Exekution durch den Bundespräsidenten
Ein Streit über die Lieferung von Akten des Finanzministeriums an den parlamentarischen Ibiza-Untersuchungsausschuss hat in Österreich zu einem Konflikt der Verfassungsorgane geführt. Weil Finanzminister Gernot Blümel (ÖVP) selbst nach einer Entscheidung des Verfassungsgerichtshofs von Anfang März die geforderten Akten nicht geliefert hatte, hat das oberste Gericht in Wien am Donnerstag Bundespräsident Alexander Van der Bellen per Antrag aufgefordert, die Entscheidung zu „exekutieren“.
Die österreichische Verfassung sieht vor, dass sich das Staatsoberhaupt zur Exekution nach eigenem Ermessen einer geeigneten Bundes- oder Landesbehörde „einschließlich des Bundesheeres“ bedient. Einen solchen Beschluss hat es in der österreichischen Republik noch nie gegeben, wie Van der Bellen in einer eilig anberaumten Ansprache an die Bevölkerung sagte.
So weit, dass nun tatsächlich ein Kommando der Streitkräfte im Finanzministerium einmarschiert oder auch nur die Staatsanwaltschaft, könnte es allerdings womöglich doch nicht kommen. Blümel beeilte sich am Donnerstag mitzuteilen, er werde der Forderung „selbstverständlich unverzüglich und vollumfänglich“ nachkommen. Van der Bellen sagte, wenn der Untersuchungsausschuss ihn informiere, dass das geforderte Material eingegangen sei, „hat sich das erübrigt“. Eine Frist setzte er nicht. Allerdings gab er Blümel – ohne ihn ausdrücklich zu nennen – einen strengen Hinweis auf die Vorschriften der Verfassung mit: „An diese Regeln haben wir uns alle zu halten.“
Die Oppositionsparteien SPÖ, Neos und FPÖ forderten den Rücktritt Blümels, der ein enger Gefolgsmann von Bundeskanzler Sebastian Kurz (ÖVP) ist. Die FPÖ kritisierte außerdem Van der Bellen. Der einstige Grünen-Vorsitzende habe zu lange schweigend hingenommen, dass die ÖVP-Grünen-Regierung die Entscheidung des Verfassungsgerichtshofs vom März so lange ignoriert habe. Blümel selbst ließ mitteilen, das Finanzministerium habe für den Ausschuss bereits mehr als 20.000 elektronische Dokumente geliefert „und wird noch heute die restlichen Unterlagen an die Parlamentsdirektion übermitteln“. Das Zögern begründete er mit der Fürsorgepflicht gegenüber den 12.000 Mitarbeitern, es gehe um den Schutz teils höchstpersönlicher Gesundheitsdaten.

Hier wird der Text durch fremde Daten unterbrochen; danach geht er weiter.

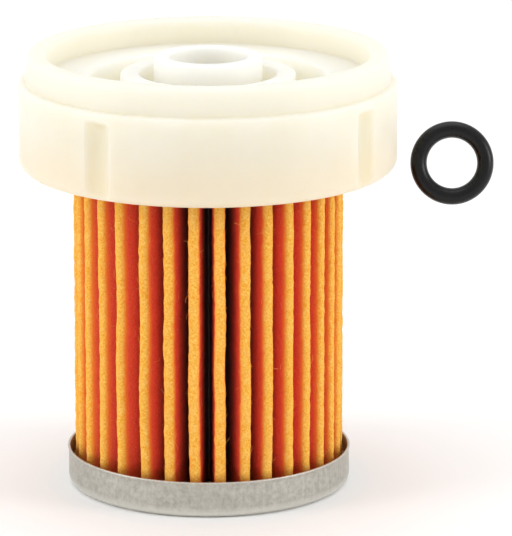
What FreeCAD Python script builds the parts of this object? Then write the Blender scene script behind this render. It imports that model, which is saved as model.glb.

Schließlich lieferte man 107 prall-gefüllte Aktenordner, alle mit dem Hinweis „Streng Vertraulich“, was nichts anderes bedeutet, als das der U-Ausschuss lediglich die Akten anschauen, die Dokumente nicht aber kopieren und die Inhalte auch nicht veröffentlichen darf! Eine erneute Farce der Buberl!